What you have to do
Look through the data below and count each line where the word "names" appears. Reply with the count alone.

- - - - - - -

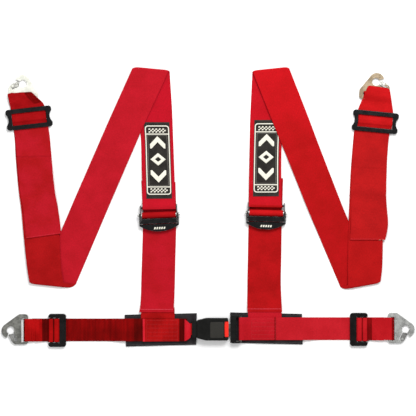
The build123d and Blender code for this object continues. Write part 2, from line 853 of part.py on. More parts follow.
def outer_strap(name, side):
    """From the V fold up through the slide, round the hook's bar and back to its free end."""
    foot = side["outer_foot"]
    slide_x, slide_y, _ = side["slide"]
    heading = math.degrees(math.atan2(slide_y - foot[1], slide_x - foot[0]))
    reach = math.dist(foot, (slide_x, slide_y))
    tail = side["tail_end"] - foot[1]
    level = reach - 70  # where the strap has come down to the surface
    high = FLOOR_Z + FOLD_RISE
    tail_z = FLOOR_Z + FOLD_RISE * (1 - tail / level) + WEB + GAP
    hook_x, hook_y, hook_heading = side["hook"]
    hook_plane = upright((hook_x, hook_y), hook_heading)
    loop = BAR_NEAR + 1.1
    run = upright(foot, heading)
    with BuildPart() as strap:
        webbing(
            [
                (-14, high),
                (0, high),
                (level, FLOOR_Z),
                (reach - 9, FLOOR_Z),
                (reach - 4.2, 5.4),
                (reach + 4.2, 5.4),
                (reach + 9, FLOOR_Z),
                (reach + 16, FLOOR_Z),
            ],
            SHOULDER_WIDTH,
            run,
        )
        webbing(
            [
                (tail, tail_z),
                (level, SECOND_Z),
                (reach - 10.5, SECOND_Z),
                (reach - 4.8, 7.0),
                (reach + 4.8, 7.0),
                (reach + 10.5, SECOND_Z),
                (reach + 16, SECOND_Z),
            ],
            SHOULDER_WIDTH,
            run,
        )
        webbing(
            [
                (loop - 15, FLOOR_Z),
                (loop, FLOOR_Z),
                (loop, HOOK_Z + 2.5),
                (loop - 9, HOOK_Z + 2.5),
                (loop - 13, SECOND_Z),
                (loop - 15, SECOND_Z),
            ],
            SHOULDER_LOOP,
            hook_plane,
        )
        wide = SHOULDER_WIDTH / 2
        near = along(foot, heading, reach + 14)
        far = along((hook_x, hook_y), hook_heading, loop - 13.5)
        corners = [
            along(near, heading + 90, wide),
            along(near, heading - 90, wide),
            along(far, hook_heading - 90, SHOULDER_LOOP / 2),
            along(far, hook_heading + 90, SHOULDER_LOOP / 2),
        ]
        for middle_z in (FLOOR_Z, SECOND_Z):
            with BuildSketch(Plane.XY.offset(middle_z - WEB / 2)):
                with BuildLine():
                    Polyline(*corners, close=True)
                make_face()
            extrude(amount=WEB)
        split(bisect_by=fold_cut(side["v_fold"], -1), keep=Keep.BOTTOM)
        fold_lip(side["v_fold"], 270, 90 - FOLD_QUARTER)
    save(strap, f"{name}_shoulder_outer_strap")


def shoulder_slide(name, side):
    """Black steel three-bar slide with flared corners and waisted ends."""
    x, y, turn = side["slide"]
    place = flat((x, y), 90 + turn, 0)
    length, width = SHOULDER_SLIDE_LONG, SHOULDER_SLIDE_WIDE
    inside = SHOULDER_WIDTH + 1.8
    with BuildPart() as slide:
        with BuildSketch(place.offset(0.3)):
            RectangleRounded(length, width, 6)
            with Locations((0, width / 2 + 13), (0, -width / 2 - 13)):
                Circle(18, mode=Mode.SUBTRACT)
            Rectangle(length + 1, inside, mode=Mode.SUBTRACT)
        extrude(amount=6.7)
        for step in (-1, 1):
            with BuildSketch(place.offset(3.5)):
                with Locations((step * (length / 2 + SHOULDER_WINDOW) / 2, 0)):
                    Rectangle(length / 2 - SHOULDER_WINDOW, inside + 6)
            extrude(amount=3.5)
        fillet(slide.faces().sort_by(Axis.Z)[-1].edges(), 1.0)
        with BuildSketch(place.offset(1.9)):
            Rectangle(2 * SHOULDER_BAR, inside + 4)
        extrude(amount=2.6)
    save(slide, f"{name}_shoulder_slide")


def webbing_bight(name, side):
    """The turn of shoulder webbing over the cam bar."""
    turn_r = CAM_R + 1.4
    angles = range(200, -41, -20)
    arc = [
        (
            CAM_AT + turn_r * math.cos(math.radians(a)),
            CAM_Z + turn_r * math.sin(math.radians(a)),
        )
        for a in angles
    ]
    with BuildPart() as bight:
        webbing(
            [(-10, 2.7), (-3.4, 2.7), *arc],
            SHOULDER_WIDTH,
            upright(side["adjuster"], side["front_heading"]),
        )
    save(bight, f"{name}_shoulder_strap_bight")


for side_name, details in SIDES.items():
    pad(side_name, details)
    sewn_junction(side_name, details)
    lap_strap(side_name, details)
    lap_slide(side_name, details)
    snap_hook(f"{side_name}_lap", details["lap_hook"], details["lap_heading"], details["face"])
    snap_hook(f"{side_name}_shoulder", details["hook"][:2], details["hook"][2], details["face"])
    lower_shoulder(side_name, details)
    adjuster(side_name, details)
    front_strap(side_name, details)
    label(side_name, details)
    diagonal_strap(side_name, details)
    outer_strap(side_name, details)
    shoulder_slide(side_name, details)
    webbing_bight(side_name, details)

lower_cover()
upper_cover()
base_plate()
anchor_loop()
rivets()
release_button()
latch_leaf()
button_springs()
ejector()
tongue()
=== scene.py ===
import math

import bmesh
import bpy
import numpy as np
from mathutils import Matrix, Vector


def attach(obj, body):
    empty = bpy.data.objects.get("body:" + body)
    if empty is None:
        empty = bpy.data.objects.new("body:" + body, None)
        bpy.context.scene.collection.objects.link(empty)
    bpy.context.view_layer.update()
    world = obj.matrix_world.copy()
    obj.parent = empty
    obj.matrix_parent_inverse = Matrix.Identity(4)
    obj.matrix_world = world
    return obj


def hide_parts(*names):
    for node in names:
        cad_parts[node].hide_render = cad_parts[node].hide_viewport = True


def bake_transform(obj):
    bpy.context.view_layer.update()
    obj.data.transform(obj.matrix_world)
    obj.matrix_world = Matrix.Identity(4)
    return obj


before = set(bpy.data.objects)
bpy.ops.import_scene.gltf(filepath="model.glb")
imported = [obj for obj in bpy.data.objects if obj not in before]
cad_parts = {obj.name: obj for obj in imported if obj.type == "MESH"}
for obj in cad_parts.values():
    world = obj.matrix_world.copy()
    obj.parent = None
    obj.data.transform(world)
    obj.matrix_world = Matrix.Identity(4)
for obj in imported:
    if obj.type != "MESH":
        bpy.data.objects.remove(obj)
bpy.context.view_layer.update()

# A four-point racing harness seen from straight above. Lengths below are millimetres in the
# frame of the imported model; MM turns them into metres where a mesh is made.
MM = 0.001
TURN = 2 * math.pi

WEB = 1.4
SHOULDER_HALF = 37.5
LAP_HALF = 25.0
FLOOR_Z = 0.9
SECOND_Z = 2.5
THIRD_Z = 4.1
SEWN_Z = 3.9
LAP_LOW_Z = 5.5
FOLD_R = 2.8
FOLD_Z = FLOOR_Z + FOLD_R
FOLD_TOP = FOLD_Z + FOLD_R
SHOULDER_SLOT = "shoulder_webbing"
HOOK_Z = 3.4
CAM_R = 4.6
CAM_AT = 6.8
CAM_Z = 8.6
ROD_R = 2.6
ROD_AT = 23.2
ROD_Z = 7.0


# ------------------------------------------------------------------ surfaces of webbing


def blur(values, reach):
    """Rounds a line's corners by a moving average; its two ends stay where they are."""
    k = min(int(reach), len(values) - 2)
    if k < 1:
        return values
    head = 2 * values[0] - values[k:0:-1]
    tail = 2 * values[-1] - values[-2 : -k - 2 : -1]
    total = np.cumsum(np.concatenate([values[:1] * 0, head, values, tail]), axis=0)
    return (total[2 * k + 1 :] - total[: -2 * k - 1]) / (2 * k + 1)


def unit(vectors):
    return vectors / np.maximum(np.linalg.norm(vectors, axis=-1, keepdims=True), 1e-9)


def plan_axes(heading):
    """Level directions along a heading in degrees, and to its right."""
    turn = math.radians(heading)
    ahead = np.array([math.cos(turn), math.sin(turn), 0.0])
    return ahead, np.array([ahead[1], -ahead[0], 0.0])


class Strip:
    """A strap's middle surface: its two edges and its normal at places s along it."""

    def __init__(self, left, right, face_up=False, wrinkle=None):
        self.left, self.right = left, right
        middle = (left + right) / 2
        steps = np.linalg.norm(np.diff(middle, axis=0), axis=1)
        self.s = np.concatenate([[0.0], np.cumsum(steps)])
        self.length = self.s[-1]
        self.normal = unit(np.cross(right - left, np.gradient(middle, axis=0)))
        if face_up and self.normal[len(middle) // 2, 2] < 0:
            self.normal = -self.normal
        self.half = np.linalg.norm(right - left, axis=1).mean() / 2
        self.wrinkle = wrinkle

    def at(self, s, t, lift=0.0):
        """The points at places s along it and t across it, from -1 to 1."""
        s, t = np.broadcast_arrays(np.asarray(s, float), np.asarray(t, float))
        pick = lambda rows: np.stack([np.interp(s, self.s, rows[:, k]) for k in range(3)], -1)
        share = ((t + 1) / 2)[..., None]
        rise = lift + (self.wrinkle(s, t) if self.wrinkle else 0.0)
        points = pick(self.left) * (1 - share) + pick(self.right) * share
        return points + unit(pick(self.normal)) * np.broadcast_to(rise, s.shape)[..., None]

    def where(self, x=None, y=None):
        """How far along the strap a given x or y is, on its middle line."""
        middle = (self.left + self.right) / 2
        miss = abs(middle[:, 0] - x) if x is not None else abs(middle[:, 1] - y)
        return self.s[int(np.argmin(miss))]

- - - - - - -

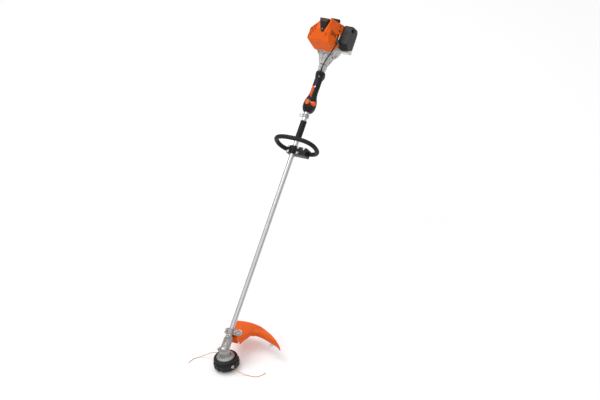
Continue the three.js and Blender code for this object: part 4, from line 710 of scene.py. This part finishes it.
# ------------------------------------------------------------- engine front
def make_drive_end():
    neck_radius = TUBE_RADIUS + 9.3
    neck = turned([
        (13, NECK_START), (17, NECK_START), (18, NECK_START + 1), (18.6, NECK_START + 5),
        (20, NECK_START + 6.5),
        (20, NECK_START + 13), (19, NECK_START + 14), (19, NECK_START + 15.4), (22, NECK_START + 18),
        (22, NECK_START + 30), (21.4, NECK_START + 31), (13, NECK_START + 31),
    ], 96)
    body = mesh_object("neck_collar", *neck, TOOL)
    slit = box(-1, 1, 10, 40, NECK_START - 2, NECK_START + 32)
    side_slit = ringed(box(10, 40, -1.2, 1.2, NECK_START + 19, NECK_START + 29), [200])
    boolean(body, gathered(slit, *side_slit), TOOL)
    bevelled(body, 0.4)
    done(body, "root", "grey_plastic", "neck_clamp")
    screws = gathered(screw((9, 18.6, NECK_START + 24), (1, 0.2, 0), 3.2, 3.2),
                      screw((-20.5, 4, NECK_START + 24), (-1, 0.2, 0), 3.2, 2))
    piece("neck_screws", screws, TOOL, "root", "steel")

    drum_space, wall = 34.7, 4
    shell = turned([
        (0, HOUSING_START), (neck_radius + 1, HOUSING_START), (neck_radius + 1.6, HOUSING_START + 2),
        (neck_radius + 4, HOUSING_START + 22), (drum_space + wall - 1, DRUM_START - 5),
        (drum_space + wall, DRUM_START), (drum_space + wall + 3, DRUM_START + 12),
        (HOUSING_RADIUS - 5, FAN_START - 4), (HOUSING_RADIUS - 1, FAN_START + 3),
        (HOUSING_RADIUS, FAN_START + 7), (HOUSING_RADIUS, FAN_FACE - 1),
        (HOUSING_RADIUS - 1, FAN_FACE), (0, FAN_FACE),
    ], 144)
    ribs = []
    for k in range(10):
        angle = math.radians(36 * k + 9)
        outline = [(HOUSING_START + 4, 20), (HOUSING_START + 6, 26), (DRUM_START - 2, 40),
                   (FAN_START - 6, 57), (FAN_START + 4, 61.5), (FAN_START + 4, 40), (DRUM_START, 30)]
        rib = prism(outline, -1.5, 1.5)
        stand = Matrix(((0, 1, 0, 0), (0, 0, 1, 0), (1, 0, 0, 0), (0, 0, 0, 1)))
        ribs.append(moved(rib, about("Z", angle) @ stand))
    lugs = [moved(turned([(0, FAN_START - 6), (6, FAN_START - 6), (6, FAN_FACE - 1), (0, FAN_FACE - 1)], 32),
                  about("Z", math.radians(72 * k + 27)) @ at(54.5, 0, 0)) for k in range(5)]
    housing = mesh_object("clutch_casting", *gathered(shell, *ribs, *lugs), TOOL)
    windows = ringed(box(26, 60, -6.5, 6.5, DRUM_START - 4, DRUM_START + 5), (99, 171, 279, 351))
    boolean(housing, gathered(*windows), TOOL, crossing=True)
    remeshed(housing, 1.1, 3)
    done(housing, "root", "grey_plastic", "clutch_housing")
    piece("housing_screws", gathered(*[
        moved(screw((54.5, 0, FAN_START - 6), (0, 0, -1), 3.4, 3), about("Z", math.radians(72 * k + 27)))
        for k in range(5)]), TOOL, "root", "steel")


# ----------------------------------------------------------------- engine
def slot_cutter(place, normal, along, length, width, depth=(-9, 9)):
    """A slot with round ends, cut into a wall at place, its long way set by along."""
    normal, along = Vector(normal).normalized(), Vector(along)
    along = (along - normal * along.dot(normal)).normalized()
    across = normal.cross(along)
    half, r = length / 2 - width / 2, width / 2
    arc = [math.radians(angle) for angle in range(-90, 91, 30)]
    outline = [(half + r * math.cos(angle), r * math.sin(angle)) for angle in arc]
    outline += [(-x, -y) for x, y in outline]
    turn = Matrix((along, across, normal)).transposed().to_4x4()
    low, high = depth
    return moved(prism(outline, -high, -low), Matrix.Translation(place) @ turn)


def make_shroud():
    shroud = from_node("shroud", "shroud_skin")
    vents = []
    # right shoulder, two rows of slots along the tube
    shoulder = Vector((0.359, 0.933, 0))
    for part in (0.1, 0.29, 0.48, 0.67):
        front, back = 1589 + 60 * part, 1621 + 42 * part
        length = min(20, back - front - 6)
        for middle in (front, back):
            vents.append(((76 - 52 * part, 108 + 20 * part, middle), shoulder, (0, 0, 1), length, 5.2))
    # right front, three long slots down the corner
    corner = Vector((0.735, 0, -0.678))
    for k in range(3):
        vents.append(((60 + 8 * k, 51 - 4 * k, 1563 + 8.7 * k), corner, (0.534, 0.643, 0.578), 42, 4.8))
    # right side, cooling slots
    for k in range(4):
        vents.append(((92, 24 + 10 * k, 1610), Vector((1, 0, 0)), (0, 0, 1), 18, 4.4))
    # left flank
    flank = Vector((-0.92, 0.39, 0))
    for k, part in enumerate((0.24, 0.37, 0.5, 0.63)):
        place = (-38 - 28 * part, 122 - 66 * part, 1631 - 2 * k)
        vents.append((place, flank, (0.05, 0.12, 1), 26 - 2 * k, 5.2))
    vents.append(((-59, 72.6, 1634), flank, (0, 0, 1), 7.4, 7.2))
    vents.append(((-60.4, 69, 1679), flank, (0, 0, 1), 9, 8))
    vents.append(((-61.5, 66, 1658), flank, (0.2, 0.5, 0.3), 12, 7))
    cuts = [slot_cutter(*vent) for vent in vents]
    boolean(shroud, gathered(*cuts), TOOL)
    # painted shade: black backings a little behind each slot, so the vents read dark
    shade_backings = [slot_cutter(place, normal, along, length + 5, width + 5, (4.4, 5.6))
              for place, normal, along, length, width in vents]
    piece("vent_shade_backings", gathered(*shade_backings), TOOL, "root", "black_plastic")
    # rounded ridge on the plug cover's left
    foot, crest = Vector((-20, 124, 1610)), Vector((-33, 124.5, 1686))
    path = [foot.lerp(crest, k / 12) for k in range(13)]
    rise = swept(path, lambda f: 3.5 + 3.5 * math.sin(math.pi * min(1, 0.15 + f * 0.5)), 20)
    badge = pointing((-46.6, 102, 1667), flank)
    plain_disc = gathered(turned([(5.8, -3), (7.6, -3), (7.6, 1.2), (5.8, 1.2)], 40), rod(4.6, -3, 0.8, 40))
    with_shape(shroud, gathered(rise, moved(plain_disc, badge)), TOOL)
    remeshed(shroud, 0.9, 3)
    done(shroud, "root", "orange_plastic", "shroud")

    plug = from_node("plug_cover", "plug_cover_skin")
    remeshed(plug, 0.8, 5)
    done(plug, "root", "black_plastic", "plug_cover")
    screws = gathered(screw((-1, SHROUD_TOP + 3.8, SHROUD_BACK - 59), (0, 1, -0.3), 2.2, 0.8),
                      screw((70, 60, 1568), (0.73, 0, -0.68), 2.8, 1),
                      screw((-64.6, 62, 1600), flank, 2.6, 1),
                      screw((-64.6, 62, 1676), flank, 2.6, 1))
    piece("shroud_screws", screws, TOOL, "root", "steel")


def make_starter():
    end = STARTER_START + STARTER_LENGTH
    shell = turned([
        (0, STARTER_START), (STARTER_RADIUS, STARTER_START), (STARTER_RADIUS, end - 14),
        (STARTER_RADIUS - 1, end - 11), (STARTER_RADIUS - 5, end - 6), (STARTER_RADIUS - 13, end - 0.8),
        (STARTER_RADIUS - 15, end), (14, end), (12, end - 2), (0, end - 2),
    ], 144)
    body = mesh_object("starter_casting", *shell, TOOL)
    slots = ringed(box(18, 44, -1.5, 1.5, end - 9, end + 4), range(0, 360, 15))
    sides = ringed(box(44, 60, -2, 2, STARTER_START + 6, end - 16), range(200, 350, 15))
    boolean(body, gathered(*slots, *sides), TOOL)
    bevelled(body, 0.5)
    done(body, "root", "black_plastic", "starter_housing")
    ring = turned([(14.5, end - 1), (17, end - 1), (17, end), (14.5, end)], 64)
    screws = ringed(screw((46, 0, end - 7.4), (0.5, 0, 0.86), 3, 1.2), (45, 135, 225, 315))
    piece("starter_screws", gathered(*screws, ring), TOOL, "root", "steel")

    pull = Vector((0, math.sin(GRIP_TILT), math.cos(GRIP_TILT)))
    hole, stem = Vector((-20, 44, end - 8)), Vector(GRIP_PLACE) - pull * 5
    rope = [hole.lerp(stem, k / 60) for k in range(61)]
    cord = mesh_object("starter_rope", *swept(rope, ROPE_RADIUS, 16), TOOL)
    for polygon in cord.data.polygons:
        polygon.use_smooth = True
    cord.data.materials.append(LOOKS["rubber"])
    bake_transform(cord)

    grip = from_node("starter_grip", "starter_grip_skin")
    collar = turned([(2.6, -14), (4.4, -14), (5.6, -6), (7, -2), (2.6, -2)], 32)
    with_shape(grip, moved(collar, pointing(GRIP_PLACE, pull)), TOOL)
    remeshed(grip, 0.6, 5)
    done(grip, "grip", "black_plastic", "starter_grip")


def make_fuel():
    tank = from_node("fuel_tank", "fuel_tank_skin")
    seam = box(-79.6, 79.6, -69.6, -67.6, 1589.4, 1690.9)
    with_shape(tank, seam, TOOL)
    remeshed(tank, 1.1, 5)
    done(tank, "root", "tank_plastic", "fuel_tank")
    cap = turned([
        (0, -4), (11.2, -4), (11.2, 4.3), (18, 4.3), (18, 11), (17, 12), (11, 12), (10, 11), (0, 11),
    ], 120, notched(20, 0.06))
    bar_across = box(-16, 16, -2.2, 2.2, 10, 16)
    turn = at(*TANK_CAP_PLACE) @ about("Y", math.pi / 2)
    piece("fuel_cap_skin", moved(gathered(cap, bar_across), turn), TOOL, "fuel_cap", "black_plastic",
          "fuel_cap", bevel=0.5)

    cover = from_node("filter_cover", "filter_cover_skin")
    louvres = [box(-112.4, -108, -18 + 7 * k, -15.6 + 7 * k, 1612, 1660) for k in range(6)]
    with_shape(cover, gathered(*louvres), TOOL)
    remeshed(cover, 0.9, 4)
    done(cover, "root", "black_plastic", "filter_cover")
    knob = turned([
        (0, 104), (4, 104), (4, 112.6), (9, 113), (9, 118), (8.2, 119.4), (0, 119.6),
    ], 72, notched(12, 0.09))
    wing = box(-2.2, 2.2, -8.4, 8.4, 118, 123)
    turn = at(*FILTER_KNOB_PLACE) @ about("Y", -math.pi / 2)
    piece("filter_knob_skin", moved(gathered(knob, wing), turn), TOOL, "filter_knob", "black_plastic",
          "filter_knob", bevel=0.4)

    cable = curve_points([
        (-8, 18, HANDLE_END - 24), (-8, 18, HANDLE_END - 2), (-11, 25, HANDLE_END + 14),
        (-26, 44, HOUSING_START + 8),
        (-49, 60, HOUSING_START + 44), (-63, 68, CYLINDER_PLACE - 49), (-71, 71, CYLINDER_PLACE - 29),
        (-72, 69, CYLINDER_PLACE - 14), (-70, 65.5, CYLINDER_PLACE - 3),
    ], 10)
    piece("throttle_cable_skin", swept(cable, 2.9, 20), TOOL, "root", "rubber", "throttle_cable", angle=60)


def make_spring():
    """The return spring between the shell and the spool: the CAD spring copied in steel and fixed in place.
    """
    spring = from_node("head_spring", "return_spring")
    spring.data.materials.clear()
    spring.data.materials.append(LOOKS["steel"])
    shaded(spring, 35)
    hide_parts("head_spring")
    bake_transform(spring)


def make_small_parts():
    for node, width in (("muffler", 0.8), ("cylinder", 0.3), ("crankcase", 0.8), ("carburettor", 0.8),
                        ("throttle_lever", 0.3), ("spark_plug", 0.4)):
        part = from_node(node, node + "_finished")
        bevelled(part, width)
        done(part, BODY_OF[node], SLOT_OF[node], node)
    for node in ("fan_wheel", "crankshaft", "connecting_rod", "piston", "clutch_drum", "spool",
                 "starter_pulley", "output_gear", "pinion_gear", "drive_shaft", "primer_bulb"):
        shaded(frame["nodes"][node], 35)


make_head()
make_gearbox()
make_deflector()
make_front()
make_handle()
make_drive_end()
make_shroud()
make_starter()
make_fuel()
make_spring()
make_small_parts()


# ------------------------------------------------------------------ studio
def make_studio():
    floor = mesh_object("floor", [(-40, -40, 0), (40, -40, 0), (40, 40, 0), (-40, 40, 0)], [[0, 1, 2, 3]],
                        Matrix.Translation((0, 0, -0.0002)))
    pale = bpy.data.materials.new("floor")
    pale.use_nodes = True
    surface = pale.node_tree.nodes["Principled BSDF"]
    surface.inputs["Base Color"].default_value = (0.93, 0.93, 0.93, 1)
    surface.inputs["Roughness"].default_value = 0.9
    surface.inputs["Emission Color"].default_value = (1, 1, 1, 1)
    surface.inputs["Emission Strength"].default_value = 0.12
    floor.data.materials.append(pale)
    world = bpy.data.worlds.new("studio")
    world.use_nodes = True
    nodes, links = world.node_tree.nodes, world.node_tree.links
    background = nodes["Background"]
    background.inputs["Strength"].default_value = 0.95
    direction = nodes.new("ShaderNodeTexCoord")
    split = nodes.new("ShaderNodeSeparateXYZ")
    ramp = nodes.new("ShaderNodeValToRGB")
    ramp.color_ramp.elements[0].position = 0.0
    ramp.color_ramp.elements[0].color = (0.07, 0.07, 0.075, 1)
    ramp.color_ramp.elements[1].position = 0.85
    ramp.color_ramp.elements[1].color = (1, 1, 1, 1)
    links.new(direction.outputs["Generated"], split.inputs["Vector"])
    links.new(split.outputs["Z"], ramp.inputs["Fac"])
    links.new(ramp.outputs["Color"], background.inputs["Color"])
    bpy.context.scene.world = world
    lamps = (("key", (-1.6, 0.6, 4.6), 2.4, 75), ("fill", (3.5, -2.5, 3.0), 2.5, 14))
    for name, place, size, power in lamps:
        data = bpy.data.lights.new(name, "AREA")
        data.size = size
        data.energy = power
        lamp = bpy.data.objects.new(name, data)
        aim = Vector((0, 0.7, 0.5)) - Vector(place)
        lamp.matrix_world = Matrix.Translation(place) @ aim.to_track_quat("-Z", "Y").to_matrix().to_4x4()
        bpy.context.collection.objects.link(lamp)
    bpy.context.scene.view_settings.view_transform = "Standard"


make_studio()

- - - - - - -

Task answer
2